_Aim_:
Pull out every line from the listing that has the word "rigid".
— Start —
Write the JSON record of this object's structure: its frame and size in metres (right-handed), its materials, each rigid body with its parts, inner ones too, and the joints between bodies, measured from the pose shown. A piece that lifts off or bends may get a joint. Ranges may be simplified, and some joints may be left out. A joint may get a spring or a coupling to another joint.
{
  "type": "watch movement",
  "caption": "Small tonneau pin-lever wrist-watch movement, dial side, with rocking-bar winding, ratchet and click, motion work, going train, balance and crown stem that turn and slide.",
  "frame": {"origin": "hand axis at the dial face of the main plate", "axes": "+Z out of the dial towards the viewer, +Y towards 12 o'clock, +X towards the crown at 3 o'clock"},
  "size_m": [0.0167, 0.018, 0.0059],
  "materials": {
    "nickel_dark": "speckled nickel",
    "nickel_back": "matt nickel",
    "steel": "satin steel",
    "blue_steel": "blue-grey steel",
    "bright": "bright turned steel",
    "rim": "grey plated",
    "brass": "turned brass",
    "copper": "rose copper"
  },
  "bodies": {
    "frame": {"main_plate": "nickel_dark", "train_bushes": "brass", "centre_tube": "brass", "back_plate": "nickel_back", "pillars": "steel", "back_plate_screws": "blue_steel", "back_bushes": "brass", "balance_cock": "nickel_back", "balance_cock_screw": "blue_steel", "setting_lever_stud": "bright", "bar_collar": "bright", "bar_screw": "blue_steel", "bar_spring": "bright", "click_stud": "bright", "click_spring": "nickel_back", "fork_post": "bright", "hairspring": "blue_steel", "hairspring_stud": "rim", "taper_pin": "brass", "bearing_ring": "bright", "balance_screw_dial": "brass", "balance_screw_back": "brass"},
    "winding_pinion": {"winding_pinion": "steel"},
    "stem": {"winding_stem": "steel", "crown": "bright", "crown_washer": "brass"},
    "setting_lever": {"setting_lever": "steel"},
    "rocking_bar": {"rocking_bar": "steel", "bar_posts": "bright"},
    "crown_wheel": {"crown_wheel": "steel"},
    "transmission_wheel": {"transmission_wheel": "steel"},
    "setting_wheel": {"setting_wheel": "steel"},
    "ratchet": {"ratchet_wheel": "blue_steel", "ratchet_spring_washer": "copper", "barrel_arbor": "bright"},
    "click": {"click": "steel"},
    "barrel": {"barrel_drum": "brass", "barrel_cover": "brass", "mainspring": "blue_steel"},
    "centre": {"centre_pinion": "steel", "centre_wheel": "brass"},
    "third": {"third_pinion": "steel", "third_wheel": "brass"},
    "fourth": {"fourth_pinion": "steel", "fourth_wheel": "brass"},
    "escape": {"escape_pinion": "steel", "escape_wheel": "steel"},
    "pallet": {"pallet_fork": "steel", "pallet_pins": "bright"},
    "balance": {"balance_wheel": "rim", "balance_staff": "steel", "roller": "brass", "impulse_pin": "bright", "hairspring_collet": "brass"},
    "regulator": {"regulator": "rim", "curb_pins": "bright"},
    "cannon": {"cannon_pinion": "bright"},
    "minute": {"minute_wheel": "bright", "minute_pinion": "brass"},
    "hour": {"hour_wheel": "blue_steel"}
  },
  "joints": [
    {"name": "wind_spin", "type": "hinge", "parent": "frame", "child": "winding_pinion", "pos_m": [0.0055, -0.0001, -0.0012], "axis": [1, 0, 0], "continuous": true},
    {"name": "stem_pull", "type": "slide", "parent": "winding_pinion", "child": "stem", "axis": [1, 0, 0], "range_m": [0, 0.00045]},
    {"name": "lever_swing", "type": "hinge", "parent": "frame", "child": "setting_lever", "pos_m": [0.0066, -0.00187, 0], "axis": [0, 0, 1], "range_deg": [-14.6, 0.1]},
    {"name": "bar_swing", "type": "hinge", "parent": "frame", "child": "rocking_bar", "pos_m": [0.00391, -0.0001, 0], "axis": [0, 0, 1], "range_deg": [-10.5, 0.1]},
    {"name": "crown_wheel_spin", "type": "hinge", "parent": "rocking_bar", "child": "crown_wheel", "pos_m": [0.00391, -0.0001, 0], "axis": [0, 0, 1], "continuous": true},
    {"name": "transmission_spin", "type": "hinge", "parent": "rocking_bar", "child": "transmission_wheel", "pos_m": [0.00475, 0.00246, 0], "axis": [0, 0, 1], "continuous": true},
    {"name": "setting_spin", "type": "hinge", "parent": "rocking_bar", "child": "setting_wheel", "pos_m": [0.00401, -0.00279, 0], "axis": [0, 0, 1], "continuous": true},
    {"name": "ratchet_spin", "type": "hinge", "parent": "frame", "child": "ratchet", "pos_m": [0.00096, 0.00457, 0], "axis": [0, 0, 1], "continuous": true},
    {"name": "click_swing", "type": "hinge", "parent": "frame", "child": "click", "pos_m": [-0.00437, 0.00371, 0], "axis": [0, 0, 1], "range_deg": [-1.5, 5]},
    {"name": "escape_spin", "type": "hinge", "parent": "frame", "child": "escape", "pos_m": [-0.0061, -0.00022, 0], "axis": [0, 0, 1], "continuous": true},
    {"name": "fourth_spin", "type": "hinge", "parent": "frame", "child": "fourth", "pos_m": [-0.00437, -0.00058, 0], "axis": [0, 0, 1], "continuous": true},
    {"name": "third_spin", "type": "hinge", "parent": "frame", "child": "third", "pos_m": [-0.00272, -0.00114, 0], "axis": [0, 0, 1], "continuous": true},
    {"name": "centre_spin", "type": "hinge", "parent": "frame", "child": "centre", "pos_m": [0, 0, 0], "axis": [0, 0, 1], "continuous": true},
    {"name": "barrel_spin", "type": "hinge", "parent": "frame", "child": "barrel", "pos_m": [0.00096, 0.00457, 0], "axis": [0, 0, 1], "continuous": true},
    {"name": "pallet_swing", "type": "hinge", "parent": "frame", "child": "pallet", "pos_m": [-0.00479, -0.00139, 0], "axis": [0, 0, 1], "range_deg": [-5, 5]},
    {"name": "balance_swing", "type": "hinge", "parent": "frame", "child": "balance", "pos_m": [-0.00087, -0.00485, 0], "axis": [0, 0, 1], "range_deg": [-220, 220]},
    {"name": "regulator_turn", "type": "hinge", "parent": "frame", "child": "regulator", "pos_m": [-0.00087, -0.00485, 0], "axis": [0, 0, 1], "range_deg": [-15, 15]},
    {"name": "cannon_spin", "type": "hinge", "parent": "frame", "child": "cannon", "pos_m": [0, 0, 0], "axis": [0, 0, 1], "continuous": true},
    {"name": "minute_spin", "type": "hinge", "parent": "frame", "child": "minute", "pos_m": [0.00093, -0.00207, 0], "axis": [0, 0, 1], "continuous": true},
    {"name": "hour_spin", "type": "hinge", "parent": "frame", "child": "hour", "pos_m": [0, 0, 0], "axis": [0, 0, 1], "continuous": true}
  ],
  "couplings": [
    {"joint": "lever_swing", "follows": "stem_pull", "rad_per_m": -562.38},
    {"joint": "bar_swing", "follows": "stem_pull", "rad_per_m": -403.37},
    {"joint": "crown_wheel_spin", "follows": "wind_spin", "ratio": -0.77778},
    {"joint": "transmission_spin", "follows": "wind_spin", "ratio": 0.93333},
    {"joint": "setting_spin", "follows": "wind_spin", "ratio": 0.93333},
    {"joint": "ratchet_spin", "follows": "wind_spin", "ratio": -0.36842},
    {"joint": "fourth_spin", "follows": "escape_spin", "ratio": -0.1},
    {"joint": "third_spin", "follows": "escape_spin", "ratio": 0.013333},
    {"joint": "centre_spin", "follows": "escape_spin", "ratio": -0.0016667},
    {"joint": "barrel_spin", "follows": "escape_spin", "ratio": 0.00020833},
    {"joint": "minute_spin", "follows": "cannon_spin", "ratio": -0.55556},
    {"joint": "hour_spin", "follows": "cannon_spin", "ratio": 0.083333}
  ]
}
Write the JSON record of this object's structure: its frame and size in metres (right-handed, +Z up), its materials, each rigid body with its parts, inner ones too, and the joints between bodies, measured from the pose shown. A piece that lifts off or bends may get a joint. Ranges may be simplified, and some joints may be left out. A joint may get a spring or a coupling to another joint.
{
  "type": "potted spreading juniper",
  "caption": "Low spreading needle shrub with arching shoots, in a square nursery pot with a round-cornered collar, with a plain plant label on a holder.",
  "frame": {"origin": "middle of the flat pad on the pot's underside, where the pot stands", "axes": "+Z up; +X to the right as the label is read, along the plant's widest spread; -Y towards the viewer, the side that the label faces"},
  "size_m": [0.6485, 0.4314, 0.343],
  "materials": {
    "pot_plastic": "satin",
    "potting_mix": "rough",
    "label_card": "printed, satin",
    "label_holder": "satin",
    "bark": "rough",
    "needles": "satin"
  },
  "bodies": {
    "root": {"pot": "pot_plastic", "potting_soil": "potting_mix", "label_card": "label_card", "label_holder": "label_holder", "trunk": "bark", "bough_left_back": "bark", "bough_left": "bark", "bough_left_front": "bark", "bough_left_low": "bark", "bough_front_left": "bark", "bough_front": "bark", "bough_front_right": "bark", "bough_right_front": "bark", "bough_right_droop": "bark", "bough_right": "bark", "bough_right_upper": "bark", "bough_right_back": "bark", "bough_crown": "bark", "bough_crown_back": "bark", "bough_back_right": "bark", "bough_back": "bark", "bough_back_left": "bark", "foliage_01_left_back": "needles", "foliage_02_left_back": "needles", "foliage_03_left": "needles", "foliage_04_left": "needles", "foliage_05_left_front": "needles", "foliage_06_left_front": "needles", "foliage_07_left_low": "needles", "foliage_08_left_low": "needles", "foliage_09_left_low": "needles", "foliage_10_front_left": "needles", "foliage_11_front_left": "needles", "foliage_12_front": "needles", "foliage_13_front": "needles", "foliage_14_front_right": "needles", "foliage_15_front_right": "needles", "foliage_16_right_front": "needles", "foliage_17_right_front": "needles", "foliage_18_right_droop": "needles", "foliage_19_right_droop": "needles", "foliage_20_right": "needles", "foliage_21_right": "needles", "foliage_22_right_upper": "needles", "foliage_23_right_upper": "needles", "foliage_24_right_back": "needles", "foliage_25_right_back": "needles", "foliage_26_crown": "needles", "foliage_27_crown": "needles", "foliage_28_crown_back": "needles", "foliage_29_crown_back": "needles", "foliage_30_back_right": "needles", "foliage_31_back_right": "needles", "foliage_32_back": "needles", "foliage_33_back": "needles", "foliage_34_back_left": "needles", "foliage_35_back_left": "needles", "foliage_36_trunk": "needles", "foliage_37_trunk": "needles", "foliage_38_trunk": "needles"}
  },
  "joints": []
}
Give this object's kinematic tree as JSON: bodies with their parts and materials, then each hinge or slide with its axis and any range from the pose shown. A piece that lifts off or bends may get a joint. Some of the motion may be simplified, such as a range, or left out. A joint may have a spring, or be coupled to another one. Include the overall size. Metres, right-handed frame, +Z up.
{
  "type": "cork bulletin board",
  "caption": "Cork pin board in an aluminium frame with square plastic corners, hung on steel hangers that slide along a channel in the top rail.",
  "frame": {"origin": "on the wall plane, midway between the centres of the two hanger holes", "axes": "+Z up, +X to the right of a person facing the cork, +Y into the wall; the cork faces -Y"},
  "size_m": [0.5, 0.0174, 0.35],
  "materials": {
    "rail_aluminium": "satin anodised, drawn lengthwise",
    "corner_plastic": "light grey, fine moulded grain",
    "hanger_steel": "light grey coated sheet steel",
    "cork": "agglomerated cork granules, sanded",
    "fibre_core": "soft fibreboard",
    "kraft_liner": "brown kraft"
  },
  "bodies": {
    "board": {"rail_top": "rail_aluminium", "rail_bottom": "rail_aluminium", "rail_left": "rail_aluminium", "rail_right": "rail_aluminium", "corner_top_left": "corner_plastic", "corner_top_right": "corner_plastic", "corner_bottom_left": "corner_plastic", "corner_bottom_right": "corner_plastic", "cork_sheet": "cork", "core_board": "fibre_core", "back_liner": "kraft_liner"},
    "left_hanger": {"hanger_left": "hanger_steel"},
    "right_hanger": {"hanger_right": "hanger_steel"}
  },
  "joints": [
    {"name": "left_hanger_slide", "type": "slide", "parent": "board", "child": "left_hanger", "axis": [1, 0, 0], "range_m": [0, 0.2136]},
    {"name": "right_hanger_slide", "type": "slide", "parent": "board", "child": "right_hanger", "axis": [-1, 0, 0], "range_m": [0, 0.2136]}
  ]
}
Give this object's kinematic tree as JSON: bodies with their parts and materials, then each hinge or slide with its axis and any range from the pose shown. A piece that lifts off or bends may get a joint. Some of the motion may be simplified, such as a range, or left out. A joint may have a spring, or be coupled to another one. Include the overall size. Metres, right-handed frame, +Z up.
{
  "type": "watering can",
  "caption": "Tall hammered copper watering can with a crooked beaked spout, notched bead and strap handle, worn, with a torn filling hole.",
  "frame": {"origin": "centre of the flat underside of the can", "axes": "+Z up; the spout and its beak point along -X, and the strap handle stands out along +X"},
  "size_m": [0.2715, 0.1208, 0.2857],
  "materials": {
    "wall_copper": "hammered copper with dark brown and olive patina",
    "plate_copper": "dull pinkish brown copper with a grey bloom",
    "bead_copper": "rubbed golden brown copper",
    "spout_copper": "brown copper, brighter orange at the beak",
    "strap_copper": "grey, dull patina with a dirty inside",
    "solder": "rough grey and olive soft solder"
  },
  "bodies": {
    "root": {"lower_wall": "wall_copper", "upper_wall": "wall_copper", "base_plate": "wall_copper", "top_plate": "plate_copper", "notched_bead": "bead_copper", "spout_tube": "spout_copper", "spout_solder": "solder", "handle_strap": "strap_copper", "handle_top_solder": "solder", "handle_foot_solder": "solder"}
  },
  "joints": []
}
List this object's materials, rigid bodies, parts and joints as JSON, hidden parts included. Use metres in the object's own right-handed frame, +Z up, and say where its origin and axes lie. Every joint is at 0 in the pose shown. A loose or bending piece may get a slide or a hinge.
— End —
_Solution_:
Write the JSON record of this object's structure: its frame and size in metres (right-handed), its materials, each rigid body with its parts, inner ones too, and the joints between bodies, measured from the pose shown. A piece that lifts off or bends may get a joint. Ranges may be simplified, and some joints may be left out. A joint may get a spring or a coupling to another joint.
Write the JSON record of this object's structure: its frame and size in metres (right-handed, +Z up), its materials, each rigid body with its parts, inner ones too, and the joints between bodies, measured from the pose shown. A piece that lifts off or bends may get a joint. Ranges may be simplified, and some joints may be left out. A joint may get a spring or a coupling to another joint.
List this object's materials, rigid bodies, parts and joints as JSON, hidden parts included. Use metres in the object's own right-handed frame, +Z up, and say where its origin and axes lie. Every joint is at 0 in the pose shown. A loose or bending piece may get a slide or a hinge.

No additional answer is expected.